On Tuesday morning, the Spring Grove School District announced that longtime football coach Gregg Trone had retired after 20 seasons. You can find our coverage of Trone’s decision to step down, including his reaction, here.
At the time of his retirement, Trone was the YAIAA’s third-longest-tenured active head coach, behind only South Western’s Don Seidenstricker (25 years) and Central York’s Brad Livingston (29 years). That means those three coaches squared off against each other in Division I play every year for the last two decades.
On Tuesday, I got Seidenstricker and Livingston’s take on their coaching colleague…
First up is Seidenstricker, who has quite the past with Trone. They met while growing up in Hanover, and eventually graduated from Hanover High in 1974. Both were members of the Nighthawks football team — Seidenstricker the quarterback and Trone a two-way lineman.

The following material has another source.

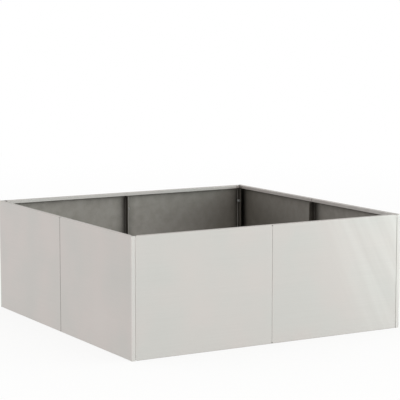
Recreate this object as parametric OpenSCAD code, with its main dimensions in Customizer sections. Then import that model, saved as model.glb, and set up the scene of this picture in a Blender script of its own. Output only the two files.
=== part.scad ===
// Bottomless garden planter, screwed together from eight folded stainless sheet panels.
// Millimetres, +Z up. The origin is at ground level in the middle, the front faces -Y.
// Every panel is drawn lying along X with its outer face on the plane Y = 0 and its
// inner side towards +Y, then mirrored into place.

/* [Overall] */
// Width over both side panels
body_w = 1000; // [640:20:1640]
// Depth over the front and back panels
body_d = 1000; // [600:20:1600]
// Height of every panel
body_h = 380; // [250:10:600]

/* [Sheet] */
// Thickness of the stainless sheet
sheet = 1.2; // [1:0.1:1.5]
// Inside radius of every bend
bend_r = 1; // [0.6:0.1:1.4]

/* [Rim and foot] */
// Width of the rim flange, folded inward along the top
rim_w = 12; // [10:1:20]
// Height of the lip, turned down from the inner edge of the rim flange
lip_h = 12; // [7:1:20]
// Width of the foot flange, folded inward along the bottom
foot_w = 20; // [14:1:40]

/* [Joints] */
// Depth of the joint flanges, which meet face to face, from the outer face inward
joint_w = 22; // [20:1:32]
// Width of the corner strip, which a side panel shows on the front and back
strip_w = 14; // [7:1:20]
// Gap between a rim or foot flange and the seam that it ends at
seam_gap = 0.3; // [0.2:0.1:0.6]
// Width of the relief slots, where two bends would meet
relief = 2; // [1.5:0.1:3]

/* [Fasteners] */
// Number of studs in each joint
stud_rows = 3; // [2:1:5]
// Distance of the highest and lowest stud from the top and bottom
stud_margin = 60; // [40:1:90]
// Diameter of the studs, each welded by its root to a flange without holes
stud_d = 6; // [5:0.1:6.5]
// Length of stud that shows past its nut
stud_tip = 1; // [0.8:0.1:3]
// Width and height of the weld bead round the root of a stud
bead_w = 0.6; // [0.3:0.1:0.8]
// Diameter by which a stud hole is wider than the weld bead
hole_slack = 0.6; // [0.4:0.1:1]
// Width across the flats of the nuts
hex_w = 10; // [9.5:0.1:11]
// Height of a nut
nut_h = 5; // [4:0.1:6]
// Diameter by which a nut's bore is wider than its stud
nut_slack = 0.1; // [0.06:0.01:0.2]
// Diameter of the washers
washer_d = 12; // [11:0.1:13]
// Thickness of the washers
washer_t = 1.6; // [1:0.1:2]
// Diameter by which a washer's bore is wider than its stud
washer_slack = 0.4; // [0.2:0.1:0.8]
// Size of the bevel on the nuts and stud ends
bevel = 0.6; // [0.3:0.1:0.8]

/* [Hidden] */
// Outer radius of every bend
fold_r = bend_r + sheet;
// Length of a front or back panel, from its corner joint to the middle seam
front_panel_l = body_w / 2 - strip_w;
// Length of a side panel, from the front or back plane to the middle seam
side_panel_l = body_d / 2;
// Distance of the stud line behind the outer face, midway along the flat of a flange
stud_in = (fold_r + joint_w) / 2;
stud_pitch = (body_h - 2 * stud_margin) / (stud_rows - 1);
hole_d = stud_d + 2 * bead_w + hole_slack;
stud_l = sheet + washer_t + nut_h + stud_tip;
// How far from a folded edge the next fold or flange starts, past the bend and its relief
slot_end = fold_r + relief;
// Heights at which end flanges stop under the rim and under its lip
end_top = body_h - slot_end;
notch_top = body_h - lip_h - relief;
// Width of the tongue of an end flange that reaches up behind the lip
tongue_w = rim_w - sheet - relief;
// Overshoot of cutting shapes past the faces that they cut
over = 1;
steel = "#c9c5c0";
bright_steel = "#b4b6b8";
$fn = 48;

// Section of a bend, a quarter ring in the corner of the two negative axes
module bend() {
    intersection() {
        difference() {
            circle(fold_r);
            circle(bend_r);
        }
        translate([-fold_r, -fold_r]) square(fold_r);
    }
}

// Section of the rim: the top bend, the flange, the inner bend and the lip
module rim_section() {
    translate([fold_r, body_h - fold_r]) mirror([0, 1]) bend();
    translate([fold_r, body_h - sheet]) square([rim_w - 2 * fold_r, sheet]);
    translate([rim_w - fold_r, body_h - fold_r]) rotate(180) bend();
    translate([rim_w - sheet, body_h - lip_h]) square([sheet, lip_h - fold_r]);
}

// Section of the foot: the bottom bend and the flange
module foot_section() {
    translate([fold_r, fold_r]) bend();
    translate([fold_r, 0]) square([foot_w - fold_r, sheet]);
}

// A section of depth and height, drawn out along X
module along(from_x, to_x) {
    translate([from_x, 0, 0]) rotate([90, 0, 90]) linear_extrude(to_x - from_x) children();
}

// Takes the 45 degree mitre off the corner end of a rim or foot that starts at from_x
module mitre(from_x) {
    deep = max(rim_w, foot_w) + over;
    difference() {
        children();
        translate([0, 0, -over]) linear_extrude(body_h + 2 * over)
            polygon([[from_x - over, -over], [from_x + deep, deep], [from_x - over, deep]]);
    }
}

// Rim and foot of a panel: mitred at from_x, square near the middle seam at x = panel_l
module folds(from_x, panel_l) {
    mitre(from_x) along(from_x, panel_l - seam_gap) rim_section();
    mitre(from_x) along(from_x, panel_l - seam_gap) foot_section();
}

// Flat web of a panel between its top and bottom bends
module web(from_x, panel_l) {
    translate([from_x, 0, fold_r]) cube([panel_l - fold_r - from_x, sheet, body_h - 2 * fold_r]);
}

// Stud holes through a flange that stands on the plane X = 0
module stud_holes() {
    for (row = [0 : stud_rows - 1])
        translate([-over, stud_in, stud_margin + row * stud_pitch])
            rotate([0, 90, 0]) cylinder(d = hole_d, h = sheet + 2 * over);
}

// Outline of a joint flange in depth and height, with the notch that clears the lip
module flange_outline() {
    translate([fold_r, slot_end]) square([joint_w - fold_r, notch_top - slot_end]);
    translate([fold_r, slot_end]) square([tongue_w - fold_r, end_top - slot_end]);
}

// Joint flange at the end X = 0 of a panel, with its bend, drilled to go over studs or bare
// to carry them
module end_flange(drilled) {
    translate([fold_r, fold_r, slot_end]) linear_extrude(end_top - slot_end) bend();
    difference() {
        along(0, sheet) flange_outline();
        if (drilled) stud_holes();
    }
}

// End flange at the middle seam of a panel
module seam_flange(panel_l, drilled) {
    translate([panel_l, 0, 0]) mirror([1, 0, 0]) end_flange(drilled);
}

// Corner return of a side panel: the bare edge of the web, the strip across the corner
// and the leg that runs back inward and carries the studs for the next panel
module corner_return() {
    translate([fold_r, 0, 0]) cube([relief, sheet, body_h]);
    linear_extrude(body_h) {
        translate([fold_r, fold_r]) bend();
        translate([0, fold_r]) square([sheet, strip_w - 2 * fold_r]);
        translate([fold_r, strip_w - fold_r]) mirror([0, 1]) bend();
    }
    translate([0, strip_w, 0]) mirror([1, -1, 0]) mirror([1, 0, 0]) along(0, sheet) flange_outline();
}

// Panel of the front and back, with its corner joint at X = 0
module face_panel(drilled_seam) {
    color(steel) {
        web(fold_r, front_panel_l);
        folds(seam_gap, front_panel_l);
        end_flange(true);
        seam_flange(front_panel_l, drilled_seam);
    }
}

// Panel of the sides, with its corner return at X = 0
module side_panel(drilled_seam) {
    color(steel) {
        web(fold_r, side_panel_l);
        folds(slot_end, side_panel_l);
        corner_return();
        seam_flange(side_panel_l, drilled_seam);
    }
}

// One stud, its root welded to the joint plane X = 0, its shank towards +X
module stud() {
    rotate([0, 90, 0]) {
        cylinder(d = stud_d, h = stud_l - bevel);
        cylinder(d1 = stud_d + 2 * bead_w, d2 = stud_d, h = bead_w);
        translate([0, 0, stud_l - bevel]) cylinder(d1 = stud_d, d2 = stud_d - 2 * bevel, h = bevel);
    }
}

// One washer, on the far side of the drilled flange
module washer() {
    translate([sheet, 0, 0]) rotate([0, 90, 0]) difference() {
        cylinder(d = washer_d, h = washer_t);
        translate([0, 0, -over]) cylinder(d = stud_d + washer_slack, h = washer_t + 2 * over);
    }
}

// One nut, bevelled at its outer end, on the washer
module nut() {
    corner_d = hex_w / cos(30);
    translate([sheet + washer_t, 0, 0]) rotate([0, 90, 0]) difference() {
        intersection() {
            cylinder(d = corner_d, h = nut_h, $fn = 6);
            union() {
                cylinder(d = corner_d + over, h = nut_h - bevel);
                translate([0, 0, nut_h - bevel])
                    cylinder(d1 = corner_d, d2 = corner_d - 2 * bevel, h = bevel);
            }
        }
        translate([0, 0, -over]) cylinder(d = stud_d + nut_slack, h = nut_h + 2 * over);
    }
}

// One piece at every stud row of a joint
module rows() {
    color(bright_steel)
        for (row = [0 : stud_rows - 1])
            translate([0, stud_in, stud_margin + row * stud_pitch]) children();
}

// Mirrors into place: across the middle to the back, and across the middle to the right
module to_back() { mirror([0, 1, 0]) children(); }
module to_right() { mirror([1, 0, 0]) children(); }

// Places of the panels and joints of the front left quarter. The studs of the middle seams
// stand on the left or front one of two panels, those of the corners on the side panels, so
// the panels go on from the left and the right side goes on last.
module at_face() { translate([-body_w / 2 + strip_w, -body_d / 2, 0]) children(); }
module at_side() { translate([-body_w / 2, -body_d / 2, 0]) mirror([1, -1, 0]) children(); }
module at_front_seam() { translate([0, -body_d / 2, 0]) children(); }
module at_left_seam() { translate([-body_w / 2, 0, 0]) mirror([1, -1, 0]) children(); }

at_face() face_panel(false);  // front_left_panel
to_right() at_face() face_panel(true);  // front_right_panel
to_back() at_face() face_panel(false);  // back_left_panel
to_right() to_back() at_face() face_panel(true);  // back_right_panel
at_side() side_panel(false);  // left_front_panel
to_back() at_side() side_panel(true);  // left_back_panel
to_right() at_side() side_panel(false);  // right_front_panel
to_right() to_back() at_side() side_panel(true);  // right_back_panel

at_front_seam() rows() stud();  // front_seam_studs
at_front_seam() rows() washer();  // front_seam_washers
at_front_seam() rows() nut();  // front_seam_nuts
to_back() at_front_seam() rows() stud();  // back_seam_studs
to_back() at_front_seam() rows() washer();  // back_seam_washers
to_back() at_front_seam() rows() nut();  // back_seam_nuts
at_left_seam() rows() stud();  // left_seam_studs
at_left_seam() rows() washer();  // left_seam_washers
at_left_seam() rows() nut();  // left_seam_nuts
to_right() at_left_seam() rows() stud();  // right_seam_studs
to_right() at_left_seam() rows() washer();  // right_seam_washers
to_right() at_left_seam() rows() nut();  // right_seam_nuts

at_face() rows() stud();  // front_left_corner_studs
at_face() rows() washer();  // front_left_corner_washers
at_face() rows() nut();  // front_left_corner_nuts
to_right() at_face() rows() stud();  // front_right_corner_studs
to_right() at_face() rows() washer();  // front_right_corner_washers
to_right() at_face() rows() nut();  // front_right_corner_nuts
to_back() at_face() rows() stud();  // back_left_corner_studs
to_back() at_face() rows() washer();  // back_left_corner_washers
to_back() at_face() rows() nut();  // back_left_corner_nuts
to_right() to_back() at_face() rows() stud();  // back_right_corner_studs
to_right() to_back() at_face() rows() washer();  // back_right_corner_washers
to_right() to_back() at_face() rows() nut();  // back_right_corner_nuts
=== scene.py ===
import math
import bmesh
import bpy
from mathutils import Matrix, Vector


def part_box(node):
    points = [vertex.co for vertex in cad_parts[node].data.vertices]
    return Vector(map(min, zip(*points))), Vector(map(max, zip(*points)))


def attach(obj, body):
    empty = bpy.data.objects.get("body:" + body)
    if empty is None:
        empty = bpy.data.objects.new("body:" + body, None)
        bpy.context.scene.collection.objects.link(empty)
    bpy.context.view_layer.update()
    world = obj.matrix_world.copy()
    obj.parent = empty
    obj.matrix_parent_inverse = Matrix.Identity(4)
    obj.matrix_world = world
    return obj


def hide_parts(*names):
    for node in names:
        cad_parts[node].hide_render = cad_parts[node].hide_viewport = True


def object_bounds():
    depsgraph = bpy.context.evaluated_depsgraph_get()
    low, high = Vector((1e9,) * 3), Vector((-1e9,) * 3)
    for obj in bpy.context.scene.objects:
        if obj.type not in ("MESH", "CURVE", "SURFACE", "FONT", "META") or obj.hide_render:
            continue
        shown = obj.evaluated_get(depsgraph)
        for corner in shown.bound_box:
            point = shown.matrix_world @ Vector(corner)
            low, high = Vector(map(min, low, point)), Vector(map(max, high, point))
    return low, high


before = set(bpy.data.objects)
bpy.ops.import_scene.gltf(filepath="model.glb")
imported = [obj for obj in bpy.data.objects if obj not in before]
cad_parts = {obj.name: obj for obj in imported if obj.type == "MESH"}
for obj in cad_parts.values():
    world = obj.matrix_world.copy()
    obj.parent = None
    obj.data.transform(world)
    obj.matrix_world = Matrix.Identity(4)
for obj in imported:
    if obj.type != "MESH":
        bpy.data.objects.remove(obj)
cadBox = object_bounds()
halfDepth, top = cadBox[1].y, cadBox[1].z
mm = 0.001
print("frame loaded:", len(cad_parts), "nodes")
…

Needless to say, Seidenstricker had nothing up good things to say about his friend.
“His program and his teams have always reflected his character,” Seidenstricker said. “High degree of integrity. Extremely principled. I don’t thing Gregg would have compromised his principles at any time for another point on the board.
“While I’m sure like all of us Gregg had his critics, I can tell you that from an opposition standout, you always had to prepare for a team that was going to play you hard for four quarters.”
Seidenstricker said the two coaches talked every week or two during the season, often about opponents or just to bounce ideas off each other.
“We often joked about who was going to be the first to go, and I guess he beat me to the punch,” Seidenstricker said. “I’ll miss seeing him across the field.”
Livingston, meanwhile, said that despite playing Trone every year, he only got to know the former Rockets coach recently.
“We developed quite a rivalry over the years. It got fairly heated at times,” Livingston said. “The nicest part of it was that as time went by and Gregg and I got to know each other, I found him to be a very delightful person.
“I respect him a lot, and I really like just being around him and talking to him.
“I always thought his kids were just physically tough and they played the whole game. When you went to play at Spring Grove, it was a tough place to play. Those kids played hard and Gregg was a big reason for that.”